== DATASET CONTENT

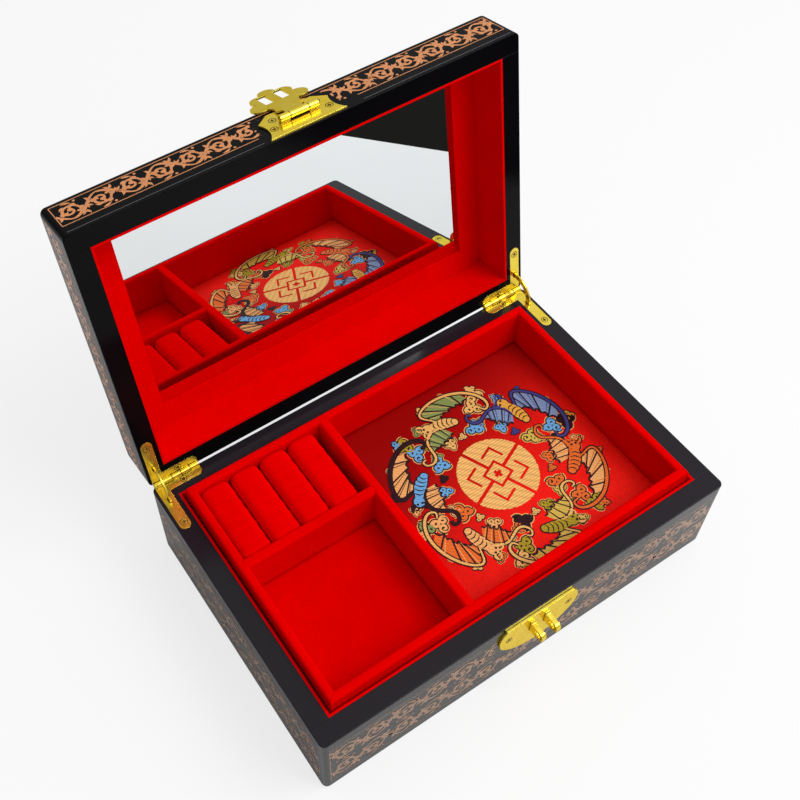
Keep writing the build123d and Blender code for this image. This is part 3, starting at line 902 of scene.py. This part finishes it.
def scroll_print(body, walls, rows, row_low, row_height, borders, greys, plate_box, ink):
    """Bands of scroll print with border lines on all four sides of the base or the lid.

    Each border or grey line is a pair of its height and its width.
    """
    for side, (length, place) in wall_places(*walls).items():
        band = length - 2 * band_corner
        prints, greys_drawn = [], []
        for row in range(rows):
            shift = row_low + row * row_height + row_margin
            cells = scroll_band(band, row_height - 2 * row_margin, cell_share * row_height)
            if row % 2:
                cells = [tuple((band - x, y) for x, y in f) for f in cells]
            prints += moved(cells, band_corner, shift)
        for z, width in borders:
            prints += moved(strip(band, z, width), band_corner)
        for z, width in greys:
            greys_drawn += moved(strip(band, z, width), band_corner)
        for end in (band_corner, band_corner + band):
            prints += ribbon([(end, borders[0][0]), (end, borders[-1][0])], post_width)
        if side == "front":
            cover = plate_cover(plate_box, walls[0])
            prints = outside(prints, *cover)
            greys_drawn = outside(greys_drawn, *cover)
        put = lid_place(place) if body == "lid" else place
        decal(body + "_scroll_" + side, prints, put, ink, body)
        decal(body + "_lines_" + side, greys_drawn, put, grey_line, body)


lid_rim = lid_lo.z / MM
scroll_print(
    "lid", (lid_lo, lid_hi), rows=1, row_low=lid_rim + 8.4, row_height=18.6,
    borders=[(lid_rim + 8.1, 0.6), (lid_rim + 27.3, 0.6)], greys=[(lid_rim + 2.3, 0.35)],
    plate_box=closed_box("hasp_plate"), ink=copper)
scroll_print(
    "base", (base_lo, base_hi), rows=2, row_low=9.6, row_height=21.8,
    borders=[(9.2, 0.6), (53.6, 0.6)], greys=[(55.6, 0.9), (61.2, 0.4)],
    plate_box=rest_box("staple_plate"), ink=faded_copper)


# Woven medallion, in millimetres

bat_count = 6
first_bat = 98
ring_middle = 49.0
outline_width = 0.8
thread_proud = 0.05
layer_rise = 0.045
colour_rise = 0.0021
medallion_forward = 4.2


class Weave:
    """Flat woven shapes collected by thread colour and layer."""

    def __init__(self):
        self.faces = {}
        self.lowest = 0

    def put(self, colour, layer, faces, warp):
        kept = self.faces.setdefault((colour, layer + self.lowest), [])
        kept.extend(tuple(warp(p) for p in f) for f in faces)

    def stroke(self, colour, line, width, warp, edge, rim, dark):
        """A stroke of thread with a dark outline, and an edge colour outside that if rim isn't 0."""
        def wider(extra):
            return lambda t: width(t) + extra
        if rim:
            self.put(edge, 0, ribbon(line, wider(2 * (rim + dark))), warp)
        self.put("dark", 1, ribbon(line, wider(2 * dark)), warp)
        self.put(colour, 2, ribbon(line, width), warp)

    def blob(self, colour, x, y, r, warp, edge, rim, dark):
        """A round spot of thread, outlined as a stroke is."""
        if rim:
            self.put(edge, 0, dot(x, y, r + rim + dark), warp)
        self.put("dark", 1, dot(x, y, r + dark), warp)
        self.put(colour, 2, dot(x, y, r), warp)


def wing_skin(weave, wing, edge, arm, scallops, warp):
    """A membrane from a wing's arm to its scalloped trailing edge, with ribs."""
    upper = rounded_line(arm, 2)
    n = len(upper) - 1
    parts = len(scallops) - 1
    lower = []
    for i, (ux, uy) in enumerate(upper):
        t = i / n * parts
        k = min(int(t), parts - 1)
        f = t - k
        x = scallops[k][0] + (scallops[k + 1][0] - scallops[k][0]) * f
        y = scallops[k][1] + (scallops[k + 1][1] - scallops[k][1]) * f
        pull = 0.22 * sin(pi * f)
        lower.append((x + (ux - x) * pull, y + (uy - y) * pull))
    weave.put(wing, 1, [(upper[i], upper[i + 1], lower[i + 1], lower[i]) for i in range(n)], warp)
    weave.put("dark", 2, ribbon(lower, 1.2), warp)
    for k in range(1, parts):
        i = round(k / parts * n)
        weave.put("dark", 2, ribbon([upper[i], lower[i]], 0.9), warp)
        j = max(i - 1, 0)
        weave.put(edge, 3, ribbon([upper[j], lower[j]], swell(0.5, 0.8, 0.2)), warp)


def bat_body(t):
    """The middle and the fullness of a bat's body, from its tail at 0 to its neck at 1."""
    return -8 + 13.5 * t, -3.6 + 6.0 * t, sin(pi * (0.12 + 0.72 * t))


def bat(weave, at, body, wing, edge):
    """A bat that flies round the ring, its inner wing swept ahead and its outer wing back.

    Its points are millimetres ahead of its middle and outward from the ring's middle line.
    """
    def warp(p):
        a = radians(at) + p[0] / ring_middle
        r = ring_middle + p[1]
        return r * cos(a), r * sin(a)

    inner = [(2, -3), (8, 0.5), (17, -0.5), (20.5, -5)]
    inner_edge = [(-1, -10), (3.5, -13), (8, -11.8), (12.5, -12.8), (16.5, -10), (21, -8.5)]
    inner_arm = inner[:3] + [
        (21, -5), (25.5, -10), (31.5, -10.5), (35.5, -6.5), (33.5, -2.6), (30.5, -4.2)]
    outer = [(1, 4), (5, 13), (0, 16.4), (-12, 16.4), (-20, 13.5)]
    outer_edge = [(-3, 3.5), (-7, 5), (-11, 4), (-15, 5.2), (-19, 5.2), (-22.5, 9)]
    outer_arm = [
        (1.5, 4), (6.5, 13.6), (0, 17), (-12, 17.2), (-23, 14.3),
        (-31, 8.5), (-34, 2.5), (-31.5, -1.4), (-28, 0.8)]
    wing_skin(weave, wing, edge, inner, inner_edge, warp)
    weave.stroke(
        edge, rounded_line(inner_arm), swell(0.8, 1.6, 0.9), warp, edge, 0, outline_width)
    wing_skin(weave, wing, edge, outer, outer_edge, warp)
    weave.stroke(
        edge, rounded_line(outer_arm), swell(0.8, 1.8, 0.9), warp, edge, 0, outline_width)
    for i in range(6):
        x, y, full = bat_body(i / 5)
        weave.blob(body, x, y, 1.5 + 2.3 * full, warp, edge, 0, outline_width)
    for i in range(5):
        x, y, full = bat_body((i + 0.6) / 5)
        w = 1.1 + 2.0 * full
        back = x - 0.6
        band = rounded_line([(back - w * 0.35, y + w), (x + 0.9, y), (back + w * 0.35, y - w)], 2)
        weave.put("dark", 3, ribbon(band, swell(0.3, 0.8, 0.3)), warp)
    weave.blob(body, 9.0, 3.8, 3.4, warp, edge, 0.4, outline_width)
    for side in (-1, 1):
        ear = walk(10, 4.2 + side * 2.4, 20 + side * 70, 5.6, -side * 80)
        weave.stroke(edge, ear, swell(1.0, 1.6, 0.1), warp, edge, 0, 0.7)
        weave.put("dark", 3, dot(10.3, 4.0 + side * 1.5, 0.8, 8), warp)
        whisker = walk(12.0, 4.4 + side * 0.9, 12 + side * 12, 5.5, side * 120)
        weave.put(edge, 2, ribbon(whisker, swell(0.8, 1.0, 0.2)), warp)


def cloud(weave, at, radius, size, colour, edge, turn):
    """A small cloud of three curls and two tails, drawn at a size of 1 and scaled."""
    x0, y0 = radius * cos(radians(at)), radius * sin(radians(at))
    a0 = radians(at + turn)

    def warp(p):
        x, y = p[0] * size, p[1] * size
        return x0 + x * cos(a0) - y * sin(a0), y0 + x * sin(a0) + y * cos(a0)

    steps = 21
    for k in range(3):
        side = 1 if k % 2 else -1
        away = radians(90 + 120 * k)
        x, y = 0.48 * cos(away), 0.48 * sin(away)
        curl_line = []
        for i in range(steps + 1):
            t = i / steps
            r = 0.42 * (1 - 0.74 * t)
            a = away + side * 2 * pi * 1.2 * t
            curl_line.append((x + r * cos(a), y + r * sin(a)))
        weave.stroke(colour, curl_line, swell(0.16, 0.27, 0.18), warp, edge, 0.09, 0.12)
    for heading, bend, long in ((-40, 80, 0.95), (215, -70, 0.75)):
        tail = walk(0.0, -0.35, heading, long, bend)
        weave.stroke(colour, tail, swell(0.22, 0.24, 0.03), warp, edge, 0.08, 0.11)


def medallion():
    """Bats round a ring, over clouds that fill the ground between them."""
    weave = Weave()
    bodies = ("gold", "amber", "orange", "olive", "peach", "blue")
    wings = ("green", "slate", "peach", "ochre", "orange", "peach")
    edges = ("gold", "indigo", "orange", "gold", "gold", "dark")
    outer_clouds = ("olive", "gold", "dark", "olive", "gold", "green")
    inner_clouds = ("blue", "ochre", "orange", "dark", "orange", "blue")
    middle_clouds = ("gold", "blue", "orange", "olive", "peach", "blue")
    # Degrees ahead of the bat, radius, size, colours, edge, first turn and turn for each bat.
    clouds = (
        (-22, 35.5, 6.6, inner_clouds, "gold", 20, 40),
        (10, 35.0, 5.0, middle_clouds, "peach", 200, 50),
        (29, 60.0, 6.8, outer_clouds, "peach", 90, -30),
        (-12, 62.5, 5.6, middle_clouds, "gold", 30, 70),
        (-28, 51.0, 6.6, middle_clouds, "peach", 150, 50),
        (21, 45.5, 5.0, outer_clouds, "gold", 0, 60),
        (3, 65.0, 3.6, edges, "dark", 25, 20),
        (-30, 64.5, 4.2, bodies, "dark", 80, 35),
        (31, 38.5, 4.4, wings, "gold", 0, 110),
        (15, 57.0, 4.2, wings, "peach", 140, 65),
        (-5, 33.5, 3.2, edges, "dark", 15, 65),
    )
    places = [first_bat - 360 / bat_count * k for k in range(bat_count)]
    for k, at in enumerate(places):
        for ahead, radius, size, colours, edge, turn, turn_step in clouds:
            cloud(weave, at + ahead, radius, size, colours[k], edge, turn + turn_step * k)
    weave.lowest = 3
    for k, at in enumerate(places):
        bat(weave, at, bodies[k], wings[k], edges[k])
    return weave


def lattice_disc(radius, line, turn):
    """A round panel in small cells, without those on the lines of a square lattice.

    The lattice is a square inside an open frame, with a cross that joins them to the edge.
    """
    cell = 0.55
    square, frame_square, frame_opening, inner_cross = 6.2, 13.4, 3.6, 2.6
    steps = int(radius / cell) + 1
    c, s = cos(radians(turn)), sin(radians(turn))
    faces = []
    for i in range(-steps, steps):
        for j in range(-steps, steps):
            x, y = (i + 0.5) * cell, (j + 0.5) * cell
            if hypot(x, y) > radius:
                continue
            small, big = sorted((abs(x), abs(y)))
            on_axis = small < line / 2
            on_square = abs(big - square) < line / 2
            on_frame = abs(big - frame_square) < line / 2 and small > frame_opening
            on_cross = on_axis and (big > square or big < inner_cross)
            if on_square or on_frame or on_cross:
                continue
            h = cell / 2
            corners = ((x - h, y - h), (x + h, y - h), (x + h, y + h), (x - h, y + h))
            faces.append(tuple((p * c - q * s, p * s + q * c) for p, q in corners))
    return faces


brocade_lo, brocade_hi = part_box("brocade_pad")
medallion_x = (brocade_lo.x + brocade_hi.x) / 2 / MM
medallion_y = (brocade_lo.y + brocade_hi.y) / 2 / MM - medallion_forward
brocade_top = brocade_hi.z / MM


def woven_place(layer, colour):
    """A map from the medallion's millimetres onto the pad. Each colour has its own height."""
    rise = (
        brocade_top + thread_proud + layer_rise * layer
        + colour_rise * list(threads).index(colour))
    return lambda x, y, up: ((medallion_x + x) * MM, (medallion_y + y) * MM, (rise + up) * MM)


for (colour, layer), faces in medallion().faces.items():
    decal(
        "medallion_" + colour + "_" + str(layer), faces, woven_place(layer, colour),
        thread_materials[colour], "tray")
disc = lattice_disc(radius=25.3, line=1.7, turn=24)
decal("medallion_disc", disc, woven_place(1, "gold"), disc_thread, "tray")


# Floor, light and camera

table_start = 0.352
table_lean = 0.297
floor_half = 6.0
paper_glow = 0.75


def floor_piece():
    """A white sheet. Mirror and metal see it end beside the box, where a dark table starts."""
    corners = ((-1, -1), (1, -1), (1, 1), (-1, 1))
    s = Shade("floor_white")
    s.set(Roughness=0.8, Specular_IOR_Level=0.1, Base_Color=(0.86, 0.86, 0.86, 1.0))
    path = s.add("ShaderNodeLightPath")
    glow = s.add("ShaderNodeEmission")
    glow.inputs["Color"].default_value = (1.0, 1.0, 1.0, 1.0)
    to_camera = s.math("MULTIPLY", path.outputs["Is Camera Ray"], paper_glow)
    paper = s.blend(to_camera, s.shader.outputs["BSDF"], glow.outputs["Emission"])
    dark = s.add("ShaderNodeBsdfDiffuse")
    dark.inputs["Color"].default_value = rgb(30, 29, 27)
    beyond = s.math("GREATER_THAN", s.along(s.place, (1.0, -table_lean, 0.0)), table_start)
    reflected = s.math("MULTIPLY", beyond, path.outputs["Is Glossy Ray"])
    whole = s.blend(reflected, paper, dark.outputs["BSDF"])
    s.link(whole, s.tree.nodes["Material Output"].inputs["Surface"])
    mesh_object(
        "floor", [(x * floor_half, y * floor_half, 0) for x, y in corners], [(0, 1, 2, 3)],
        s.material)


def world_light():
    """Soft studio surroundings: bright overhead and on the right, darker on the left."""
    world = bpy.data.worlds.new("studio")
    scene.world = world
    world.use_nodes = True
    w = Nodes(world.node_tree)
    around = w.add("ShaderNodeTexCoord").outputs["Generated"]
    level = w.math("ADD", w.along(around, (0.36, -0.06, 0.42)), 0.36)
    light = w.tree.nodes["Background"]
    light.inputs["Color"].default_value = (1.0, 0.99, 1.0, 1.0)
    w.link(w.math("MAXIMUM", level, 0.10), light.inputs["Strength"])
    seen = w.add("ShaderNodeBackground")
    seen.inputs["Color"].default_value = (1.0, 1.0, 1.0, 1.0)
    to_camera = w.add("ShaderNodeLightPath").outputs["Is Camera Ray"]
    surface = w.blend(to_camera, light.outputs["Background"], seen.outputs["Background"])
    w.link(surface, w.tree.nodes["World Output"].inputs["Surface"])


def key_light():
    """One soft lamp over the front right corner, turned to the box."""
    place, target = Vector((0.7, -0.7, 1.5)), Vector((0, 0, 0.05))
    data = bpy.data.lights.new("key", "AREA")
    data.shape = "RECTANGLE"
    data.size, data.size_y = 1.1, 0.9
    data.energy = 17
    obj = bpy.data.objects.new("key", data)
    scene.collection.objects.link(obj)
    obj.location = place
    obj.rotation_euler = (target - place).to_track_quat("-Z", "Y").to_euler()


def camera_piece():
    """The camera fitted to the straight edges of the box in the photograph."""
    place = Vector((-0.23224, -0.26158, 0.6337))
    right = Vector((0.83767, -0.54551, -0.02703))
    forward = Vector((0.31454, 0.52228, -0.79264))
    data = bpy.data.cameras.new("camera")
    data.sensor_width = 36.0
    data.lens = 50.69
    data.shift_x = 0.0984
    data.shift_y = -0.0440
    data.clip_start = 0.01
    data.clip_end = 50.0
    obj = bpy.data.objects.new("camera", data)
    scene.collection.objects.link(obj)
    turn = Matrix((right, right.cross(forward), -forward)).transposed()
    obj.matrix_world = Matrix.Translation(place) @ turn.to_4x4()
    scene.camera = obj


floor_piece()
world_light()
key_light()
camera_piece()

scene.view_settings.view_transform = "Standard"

====

Print the material above verbatim, first line through the line containing "or the lid.", both included.

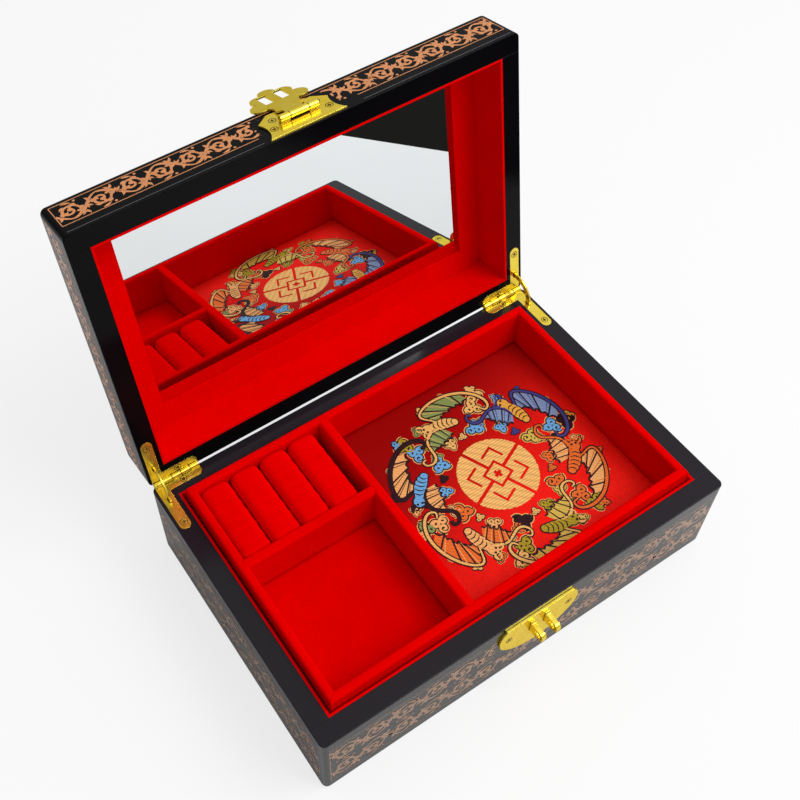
Keep writing the build123d and Blender code for this image. This is part 3, starting at line 902 of scene.py. This part finishes it.
def scroll_print(body, walls, rows, row_low, row_height, borders, greys, plate_box, ink):
    """Bands of scroll print with border lines on all four sides of the base or the lid.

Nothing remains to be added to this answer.